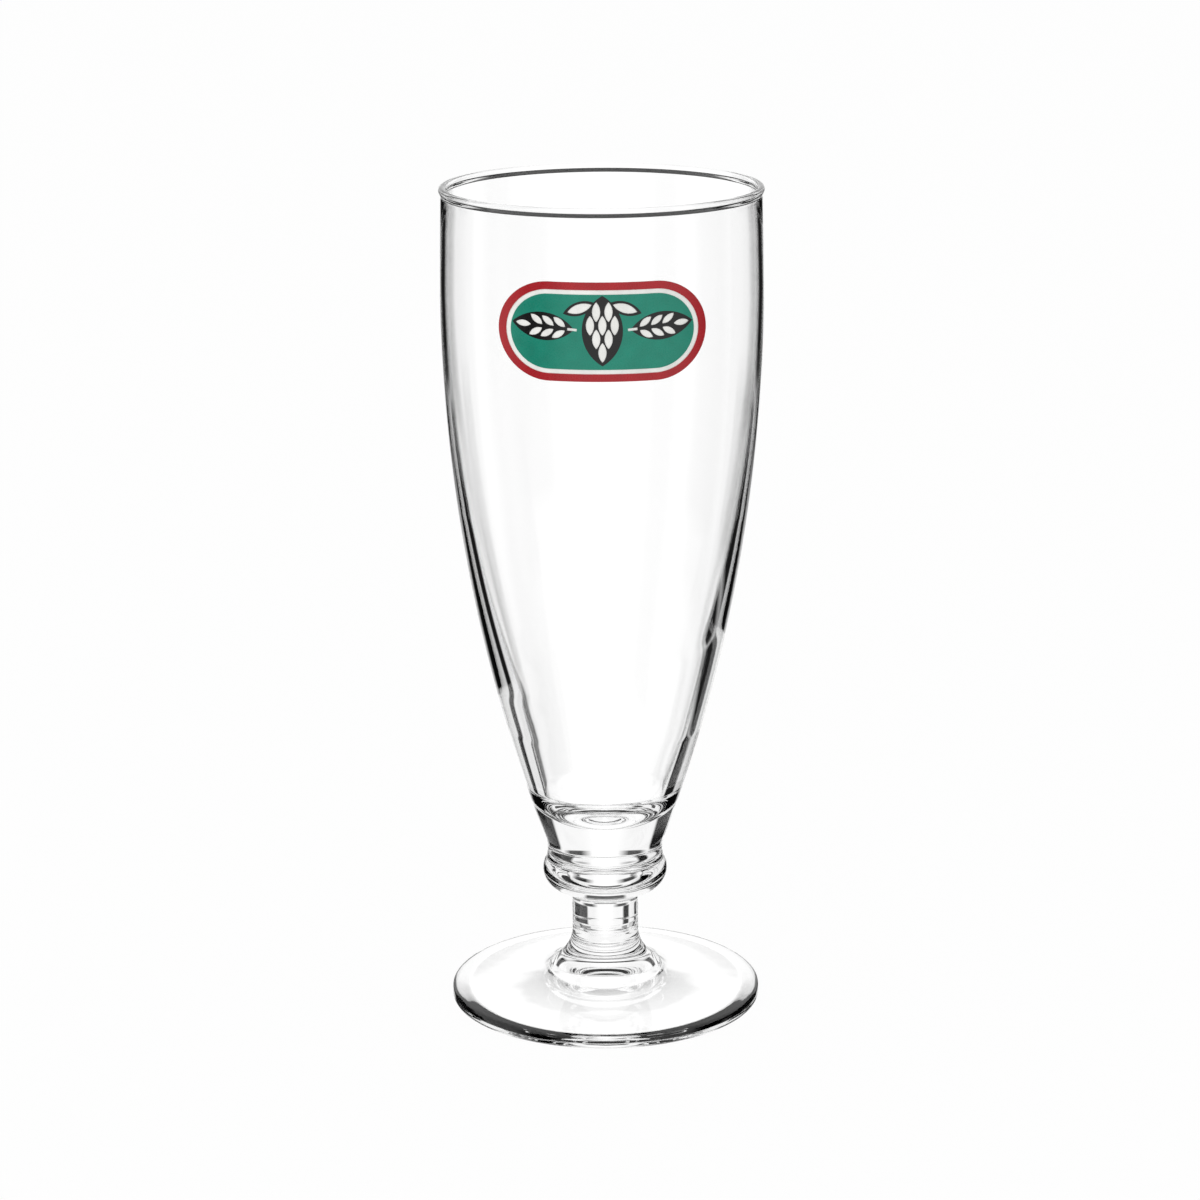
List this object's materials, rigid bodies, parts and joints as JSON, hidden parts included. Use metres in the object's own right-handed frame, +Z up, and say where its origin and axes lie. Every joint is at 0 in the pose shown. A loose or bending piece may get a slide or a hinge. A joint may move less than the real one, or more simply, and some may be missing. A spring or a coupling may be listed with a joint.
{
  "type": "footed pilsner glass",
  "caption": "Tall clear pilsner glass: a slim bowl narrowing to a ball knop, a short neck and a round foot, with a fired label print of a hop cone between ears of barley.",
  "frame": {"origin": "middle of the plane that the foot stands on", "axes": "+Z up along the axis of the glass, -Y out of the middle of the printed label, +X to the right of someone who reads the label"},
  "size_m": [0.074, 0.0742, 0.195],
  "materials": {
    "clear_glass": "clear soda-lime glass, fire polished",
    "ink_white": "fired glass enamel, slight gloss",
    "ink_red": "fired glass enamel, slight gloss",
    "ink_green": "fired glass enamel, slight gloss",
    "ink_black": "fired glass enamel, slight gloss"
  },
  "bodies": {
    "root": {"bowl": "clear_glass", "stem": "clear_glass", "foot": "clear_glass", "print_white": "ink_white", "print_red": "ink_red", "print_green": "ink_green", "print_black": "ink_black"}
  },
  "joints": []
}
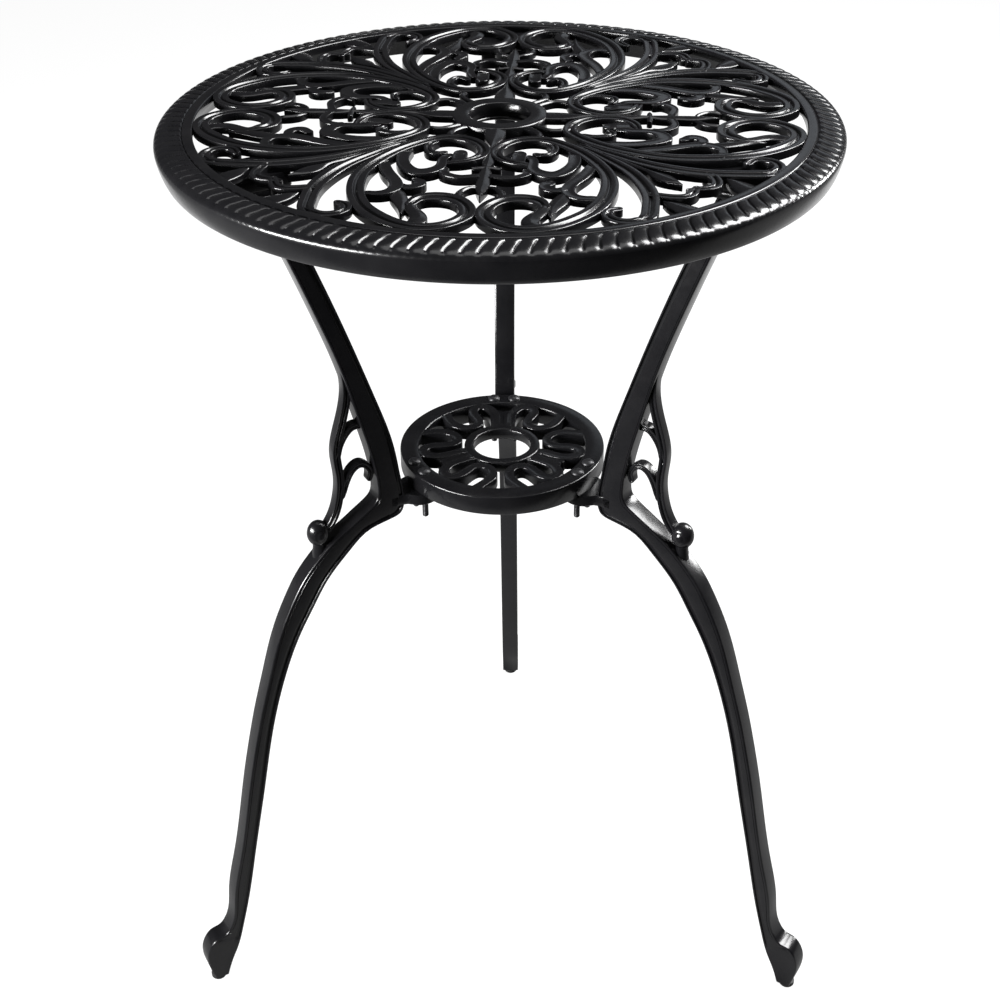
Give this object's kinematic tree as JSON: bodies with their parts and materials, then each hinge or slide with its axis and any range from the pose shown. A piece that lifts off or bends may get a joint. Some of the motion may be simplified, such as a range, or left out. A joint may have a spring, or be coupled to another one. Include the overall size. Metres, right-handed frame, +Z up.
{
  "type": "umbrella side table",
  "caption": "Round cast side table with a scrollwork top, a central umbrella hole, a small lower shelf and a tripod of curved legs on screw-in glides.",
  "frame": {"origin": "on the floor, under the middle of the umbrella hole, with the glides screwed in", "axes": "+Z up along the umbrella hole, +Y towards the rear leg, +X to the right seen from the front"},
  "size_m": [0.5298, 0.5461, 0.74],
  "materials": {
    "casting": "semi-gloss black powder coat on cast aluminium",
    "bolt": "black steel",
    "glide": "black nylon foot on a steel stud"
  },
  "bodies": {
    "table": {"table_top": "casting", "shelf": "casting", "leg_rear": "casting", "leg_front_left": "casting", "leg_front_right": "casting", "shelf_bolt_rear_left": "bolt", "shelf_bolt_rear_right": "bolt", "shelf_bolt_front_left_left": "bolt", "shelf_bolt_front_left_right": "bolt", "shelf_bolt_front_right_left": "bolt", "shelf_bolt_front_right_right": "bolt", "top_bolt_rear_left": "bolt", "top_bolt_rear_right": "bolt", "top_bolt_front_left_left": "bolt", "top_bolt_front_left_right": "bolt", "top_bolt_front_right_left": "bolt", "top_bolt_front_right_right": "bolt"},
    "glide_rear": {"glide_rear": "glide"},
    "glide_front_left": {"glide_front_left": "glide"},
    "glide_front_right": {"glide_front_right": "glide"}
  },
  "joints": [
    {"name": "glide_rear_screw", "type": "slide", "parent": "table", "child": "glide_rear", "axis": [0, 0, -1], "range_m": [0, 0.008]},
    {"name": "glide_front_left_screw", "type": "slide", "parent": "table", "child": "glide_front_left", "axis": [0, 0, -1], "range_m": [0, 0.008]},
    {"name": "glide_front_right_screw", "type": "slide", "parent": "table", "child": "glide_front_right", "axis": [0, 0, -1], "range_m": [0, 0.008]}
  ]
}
########
▶ Task instructions: The answer is one number: how many lines of the material above contain "from".

▶ Full solution: 2